Challenge: Write out the complete material exactly as it stands.
----
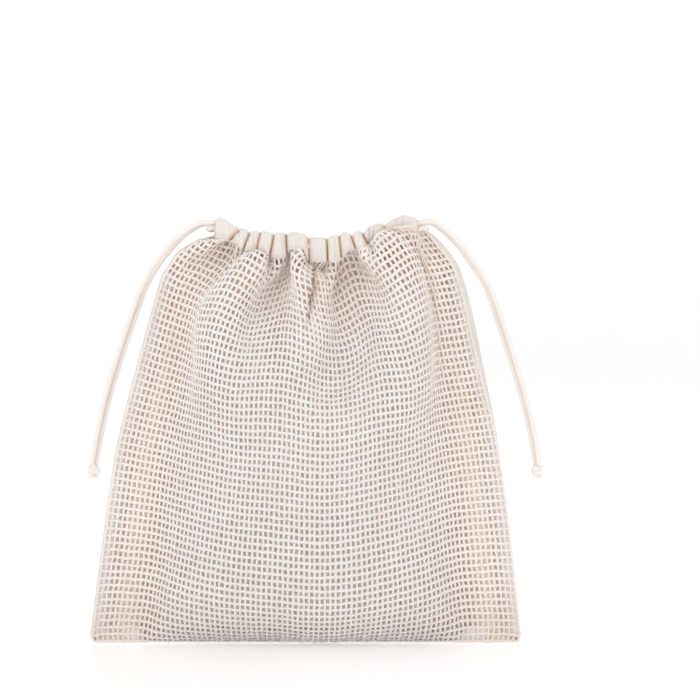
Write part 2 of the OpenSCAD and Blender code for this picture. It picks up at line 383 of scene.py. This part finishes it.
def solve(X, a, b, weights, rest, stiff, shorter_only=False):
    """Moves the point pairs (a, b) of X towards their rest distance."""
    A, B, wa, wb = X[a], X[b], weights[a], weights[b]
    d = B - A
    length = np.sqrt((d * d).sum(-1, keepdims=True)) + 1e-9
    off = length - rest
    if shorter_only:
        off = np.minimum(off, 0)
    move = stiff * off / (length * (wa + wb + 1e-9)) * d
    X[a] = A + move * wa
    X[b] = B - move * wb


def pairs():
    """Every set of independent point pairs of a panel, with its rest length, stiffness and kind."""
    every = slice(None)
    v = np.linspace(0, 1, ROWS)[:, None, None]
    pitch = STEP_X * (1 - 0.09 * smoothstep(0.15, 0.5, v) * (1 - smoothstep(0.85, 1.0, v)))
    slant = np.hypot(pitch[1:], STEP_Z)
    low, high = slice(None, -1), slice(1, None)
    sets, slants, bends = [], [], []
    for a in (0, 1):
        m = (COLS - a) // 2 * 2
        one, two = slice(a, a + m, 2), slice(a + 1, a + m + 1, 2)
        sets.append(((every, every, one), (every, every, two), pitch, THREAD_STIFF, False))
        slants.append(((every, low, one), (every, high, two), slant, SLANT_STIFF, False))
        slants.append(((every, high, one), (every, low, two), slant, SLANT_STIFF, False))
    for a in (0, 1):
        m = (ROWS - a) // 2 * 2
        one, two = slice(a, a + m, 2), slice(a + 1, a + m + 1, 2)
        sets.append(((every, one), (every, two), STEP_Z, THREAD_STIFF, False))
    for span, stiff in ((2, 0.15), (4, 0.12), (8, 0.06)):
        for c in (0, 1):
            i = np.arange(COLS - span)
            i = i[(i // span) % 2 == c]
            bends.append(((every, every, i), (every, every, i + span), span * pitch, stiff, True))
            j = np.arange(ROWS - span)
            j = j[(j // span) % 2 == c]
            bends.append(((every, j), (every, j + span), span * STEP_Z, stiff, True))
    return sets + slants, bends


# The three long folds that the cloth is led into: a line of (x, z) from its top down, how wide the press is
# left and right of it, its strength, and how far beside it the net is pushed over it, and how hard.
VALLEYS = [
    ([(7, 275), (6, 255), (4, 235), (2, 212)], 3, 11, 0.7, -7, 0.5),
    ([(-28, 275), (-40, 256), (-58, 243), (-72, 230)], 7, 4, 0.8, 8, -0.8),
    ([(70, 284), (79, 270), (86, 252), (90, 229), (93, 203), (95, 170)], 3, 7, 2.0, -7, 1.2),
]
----
Response:
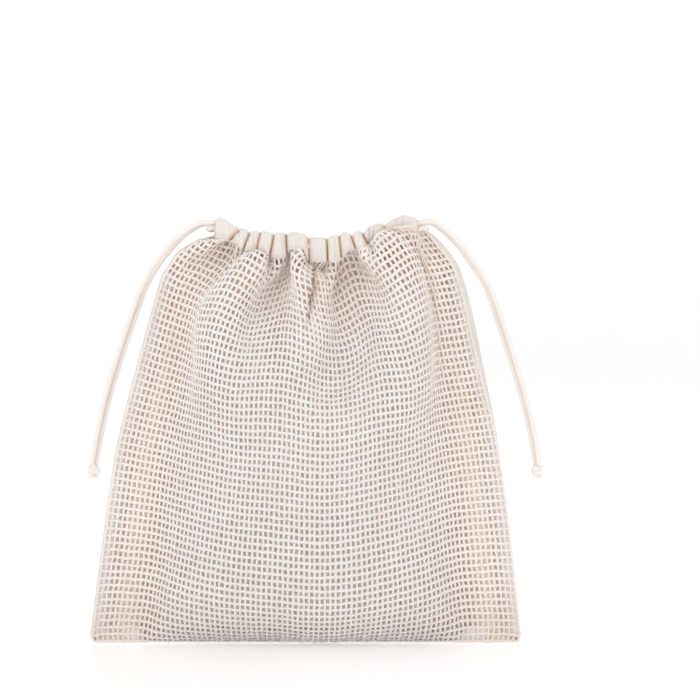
Write part 2 of the OpenSCAD and Blender code for this picture. It picks up at line 383 of scene.py. This part finishes it.
def solve(X, a, b, weights, rest, stiff, shorter_only=False):
    """Moves the point pairs (a, b) of X towards their rest distance."""
    A, B, wa, wb = X[a], X[b], weights[a], weights[b]
    d = B - A
    length = np.sqrt((d * d).sum(-1, keepdims=True)) + 1e-9
    off = length - rest
    if shorter_only:
        off = np.minimum(off, 0)
    move = stiff * off / (length * (wa + wb + 1e-9)) * d
    X[a] = A + move * wa
    X[b] = B - move * wb


def pairs():
    """Every set of independent point pairs of a panel, with its rest length, stiffness and kind."""
    every = slice(None)
    v = np.linspace(0, 1, ROWS)[:, None, None]
    pitch = STEP_X * (1 - 0.09 * smoothstep(0.15, 0.5, v) * (1 - smoothstep(0.85, 1.0, v)))
    slant = np.hypot(pitch[1:], STEP_Z)
    low, high = slice(None, -1), slice(1, None)
    sets, slants, bends = [], [], []
    for a in (0, 1):
        m = (COLS - a) // 2 * 2
        one, two = slice(a, a + m, 2), slice(a + 1, a + m + 1, 2)
        sets.append(((every, every, one), (every, every, two), pitch, THREAD_STIFF, False))
        slants.append(((every, low, one), (every, high, two), slant, SLANT_STIFF, False))
        slants.append(((every, high, one), (every, low, two), slant, SLANT_STIFF, False))
    for a in (0, 1):
        m = (ROWS - a) // 2 * 2
        one, two = slice(a, a + m, 2), slice(a + 1, a + m + 1, 2)
        sets.append(((every, one), (every, two), STEP_Z, THREAD_STIFF, False))
    for span, stiff in ((2, 0.15), (4, 0.12), (8, 0.06)):
        for c in (0, 1):
            i = np.arange(COLS - span)
            i = i[(i // span) % 2 == c]
            bends.append(((every, every, i), (every, every, i + span), span * pitch, stiff, True))
            j = np.arange(ROWS - span)
            j = j[(j // span) % 2 == c]
            bends.append(((every, j), (every, j + span), span * STEP_Z, stiff, True))
    return sets + slants, bends


# The three long folds that the cloth is led into: a line of (x, z) from its top down, how wide the press is
# left and right of it, its strength, and how far beside it the net is pushed over it, and how hard.
VALLEYS = [
    ([(7, 275), (6, 255), (4, 235), (2, 212)], 3, 11, 0.7, -7, 0.5),
    ([(-28, 275), (-40, 256), (-58, 243), (-72, 230)], 7, 4, 0.8, 8, -0.8),
    ([(70, 284), (79, 270), (86, 252), (90, 229), (93, 203), (95, 170)], 3, 7, 2.0, -7, 1.2),
]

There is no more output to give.